Many people are born nurturers. From the time I was little, I wanted to take care of, and teach, things; baby dolls, stuffed animals, my little brother, and , later on, other people’s children. As I got older, that concept of “taking care of” grew to something much more. I felt the need to protect and fix things…and people.
I wanted to be the classroom helper, the go-to friend, and the girl that could handle everything. I went to school, worked, hung out with friends, planned my future, and dreamed. I had it all figured out. I would become a teacher, get married, run my household, and have a bunch of kids all my own. We would live where there was lots of land for gardens and play-time and life would be, well, cozy.

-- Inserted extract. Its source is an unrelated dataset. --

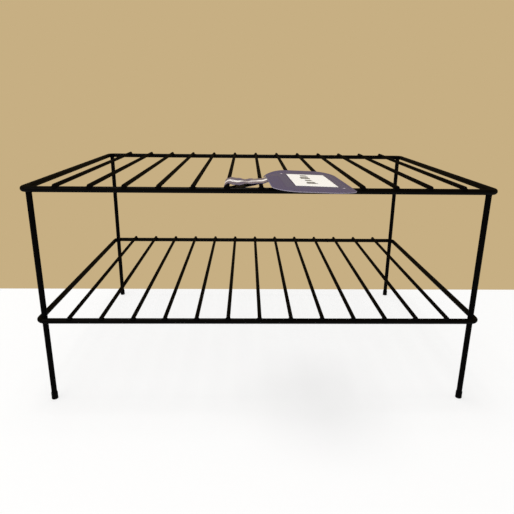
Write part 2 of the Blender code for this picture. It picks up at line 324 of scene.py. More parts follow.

I wasn’t even out of high-school before it all started to turn in a different direction. The problem is I didn’t see it. My nurturing ways got redirected to the guy I fell head-over-heels for. He was a guy that many girls wanted to date. He was good looking, funny, ornery, and playful. And, at some point, he finally noticed me. It didn’t take long for me to forget my friends, my family, and myself. My world revolved around him. If he didn’t like something, we didn’t do it. If he wanted me to spend time with him, I would leave whatever I was doing or had planned. If he said jump, I basically said “how high.”
Now, I will not sit here and say he was mean to me at the time. He really wasn’t. But, there were signs, even at the age of 16, which showed exactly where my life was headed. I was blinded to them because I didn’t want them to exist. Little comments to make me feel bad for not agreeing with him, threatening to break up with me if I argued with him, or making me feel guilty if I spent too much time with my family or friends instead of him. These are all signs of control and manipulation. This is not to say that these things don’t ever happen in a “normal” relationship, I’m sure they do. We are all human and do things to periodically hurt each other. The problem comes into play when they are ongoing and consistent.
What does this have to do with being a nurturer? Well, I wanted him to be happy and wanted to take care of him. So, instead of arguing with him, or leaving him when he made inappropriate comments or threatened to break up with me, I started to change my behavior to suit his wants. I was so wrapped up in making him happy, that I was willing to change my entire attitude to “care” for him.
This carried on into marriage as well. I wanted to give him a clean home, cook for him, and take care of his every need. Don’t get me wrong, these are all good things to do for the man you love IF he does not take advantage of the situation. You should want to do things for your spouse and they should appreciate all you do for them and reciprocate. But, he didn’t. He allowed, and later demanded, me to bend over backwards for him to the point of exhaustion.
Over the years, my wanting to do things became mandatory chores for the sake of peace. I would take care of things so he didn’t comment or because I felt I was not doing my job if I didn’t. And, with time, I resented all of it, especially the fact that I had pushed everyone, and everything, away, including myself. I lost “me” because all I cared about was him.